Il passe d'habitude ses étés sur la côte normande, où il s'adonne au nautisme, mais aussi à la peinture, comme en 1884 à Trouville d'où il écrit à Monet: « Je me suis mis aux marines et j'ai l'espoir que cela marchera15. » En septembre-octobre 1885, il voyage avec son frère en Italie16.
À partir de 1886, Caillebotte peint de moins en moins. Il s'adonne à ses passions que sont le bateau et le jardinage notamment à partir de 1887, date à laquelle son frère Martial se marie avec Marie Minoret. Gustave Caillebotte quitte donc l'appartement qu'ils occupaient tous les deux et s'installe définitivement en 1888 au Petit Gennevilliers, dans la propriété que les deux frères avaient achetée en mai 1881 après la vente en juin 1879 du domaine familial d'Yerres. Gustave Caillebotte rachète la part de son frère, agrandit son terrain en faisant l'acquisition des parcelles voisines et peint les alentours du Petit Gennevilliers. Il garde toutefois un pied-à-terre à Paris au 29 boulevard de Rochechouart17.
Le 6 février 1888, s'ouvre à Bruxelles la Ve exposition des XX, Gustave Caillebotte y est invité avec Armand Guillaumin18. Il se consacre ensuite presque exclusivement à l'horticulture (en plus des régates d'été), prétexte à des recherches picturales d'une grande luminosité et passion qui fait l'objet d'une abondante correspondance avec Monet et à des visites réciproques de leurs jardins. Caillebotte est le témoin de mariage civil et religieux de Monet avec Alice Raingo en juillet 1892. Monet se voit offrir un tableau de Caillebotte à cette occasion, Les Chrysanthèmes blancs et jaunes, jardin du Petit Gennevilliers qui s'ajoute à La Leçon de piano (musée Marmottan Monet) et à une étude sur Rue de Paris, temps de pluie qu'il possédait déjà. Caillebotte peint les fleurs de son jardin et les paysages de Gennevilliers.
Le 21 février 1894, le peintre, frappé par une congestion cérébrale, meurt, après avoir pris froid alors qu'il travaillait dans son jardin à un paysage. Il avait quarante-cinq ans. Ses funérailles sont célébrées le 27 février en l'église Notre-Dame-de-Lorette19. Il y a tant de monde dans cette église, qui est déjà grande, que certains des amis du peintre doivent suivre la cérémonie sous le porche de l'église20. Le peintre est inhumé au cimetière du Père-Lachaise, non loin de Delacroix, dans la chapelle funéraire familiale. La perte de Caillebotte affecta beaucoup les impressionnistes qui perdirent à la fois un protecteur et un compagnon. Pissarro écrivit à son fils Lucien : « Nous venons de perdre un ami sincère et dévoué... En voilà un que nous pouvons pleurer, il a été bon et généreux et, ce qui ne gâte rien, un peintre de talent »21.
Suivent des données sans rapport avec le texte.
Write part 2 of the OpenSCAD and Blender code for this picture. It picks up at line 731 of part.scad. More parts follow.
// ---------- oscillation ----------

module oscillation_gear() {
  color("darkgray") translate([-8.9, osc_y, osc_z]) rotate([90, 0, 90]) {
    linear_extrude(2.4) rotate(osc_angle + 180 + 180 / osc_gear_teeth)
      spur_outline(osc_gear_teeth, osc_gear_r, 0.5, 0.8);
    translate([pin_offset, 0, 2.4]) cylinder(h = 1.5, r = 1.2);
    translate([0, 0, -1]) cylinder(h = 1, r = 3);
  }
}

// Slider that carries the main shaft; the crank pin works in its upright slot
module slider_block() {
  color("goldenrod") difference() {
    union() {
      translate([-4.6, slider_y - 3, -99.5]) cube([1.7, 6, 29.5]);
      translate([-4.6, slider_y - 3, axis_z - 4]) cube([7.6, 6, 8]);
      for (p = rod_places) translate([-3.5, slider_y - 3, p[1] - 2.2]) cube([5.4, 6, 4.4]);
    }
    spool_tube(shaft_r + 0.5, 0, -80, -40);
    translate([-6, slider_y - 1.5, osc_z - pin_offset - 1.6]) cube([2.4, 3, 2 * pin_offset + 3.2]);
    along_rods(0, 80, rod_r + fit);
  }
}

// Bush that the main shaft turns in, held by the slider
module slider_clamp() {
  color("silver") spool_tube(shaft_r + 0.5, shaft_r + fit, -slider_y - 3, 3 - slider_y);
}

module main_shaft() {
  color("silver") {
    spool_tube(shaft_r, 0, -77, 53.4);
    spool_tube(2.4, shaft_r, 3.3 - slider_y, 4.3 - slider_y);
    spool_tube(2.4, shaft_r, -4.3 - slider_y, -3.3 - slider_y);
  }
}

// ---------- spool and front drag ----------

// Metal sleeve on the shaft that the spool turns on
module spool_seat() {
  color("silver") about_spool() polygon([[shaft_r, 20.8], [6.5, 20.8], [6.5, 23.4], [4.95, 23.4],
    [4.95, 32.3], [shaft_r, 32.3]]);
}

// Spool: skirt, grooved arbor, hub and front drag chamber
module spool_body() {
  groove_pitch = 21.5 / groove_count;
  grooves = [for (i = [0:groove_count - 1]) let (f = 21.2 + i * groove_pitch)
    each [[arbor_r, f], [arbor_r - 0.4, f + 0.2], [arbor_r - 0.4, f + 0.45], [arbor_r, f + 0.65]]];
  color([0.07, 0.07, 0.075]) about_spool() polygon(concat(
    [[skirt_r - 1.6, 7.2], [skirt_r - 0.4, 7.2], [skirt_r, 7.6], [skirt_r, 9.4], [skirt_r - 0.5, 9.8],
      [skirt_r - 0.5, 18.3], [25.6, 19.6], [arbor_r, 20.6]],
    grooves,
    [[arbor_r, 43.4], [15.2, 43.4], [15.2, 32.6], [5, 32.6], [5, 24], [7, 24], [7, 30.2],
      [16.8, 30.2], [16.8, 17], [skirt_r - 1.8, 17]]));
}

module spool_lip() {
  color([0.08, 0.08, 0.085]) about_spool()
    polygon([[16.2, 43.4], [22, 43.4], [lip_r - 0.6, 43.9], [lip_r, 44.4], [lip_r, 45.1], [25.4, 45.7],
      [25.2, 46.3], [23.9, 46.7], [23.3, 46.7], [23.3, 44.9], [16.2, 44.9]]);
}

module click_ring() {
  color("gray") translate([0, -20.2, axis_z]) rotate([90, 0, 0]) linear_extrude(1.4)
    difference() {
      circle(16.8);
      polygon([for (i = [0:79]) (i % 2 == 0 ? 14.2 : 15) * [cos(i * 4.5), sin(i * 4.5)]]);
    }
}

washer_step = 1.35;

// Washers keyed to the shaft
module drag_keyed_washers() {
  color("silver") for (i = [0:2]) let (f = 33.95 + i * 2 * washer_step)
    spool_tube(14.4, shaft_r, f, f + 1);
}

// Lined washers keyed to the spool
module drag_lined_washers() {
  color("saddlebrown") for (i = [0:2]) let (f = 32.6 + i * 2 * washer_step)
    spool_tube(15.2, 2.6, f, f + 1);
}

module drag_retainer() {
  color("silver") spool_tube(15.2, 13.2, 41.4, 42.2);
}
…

La maison et le parc qu'il possédait à Yerres, en bordure de la rivière homonyme, sont aujourd'hui propriété communale, et le parc est ouvert au public. C'est là qu'il a peint entre autres certaines scènes de périssoires.
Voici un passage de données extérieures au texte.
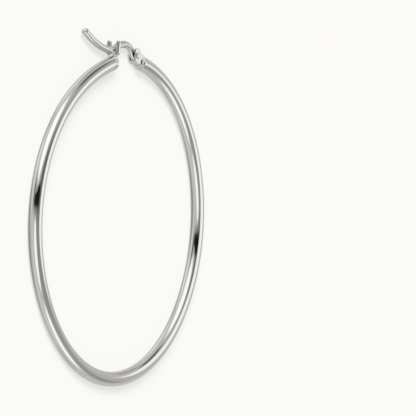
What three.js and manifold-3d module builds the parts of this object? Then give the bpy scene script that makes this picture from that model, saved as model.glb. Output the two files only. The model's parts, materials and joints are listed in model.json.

Le talent de Caillebotte fut longtemps méconnu — sauf aux États-Unis —, au profit de son rôle de « mécène éclairé ». Le peintre fut redécouvert dans les années 1970 à l'initiative des collectionneurs américains et reconnu par le grand public francophone à partir des années 1990. Les rétrospectives de ses œuvres sont désormais fréquentes. Certains de ses tableaux se trouvent maintenant au musée d'Orsay, à Paris.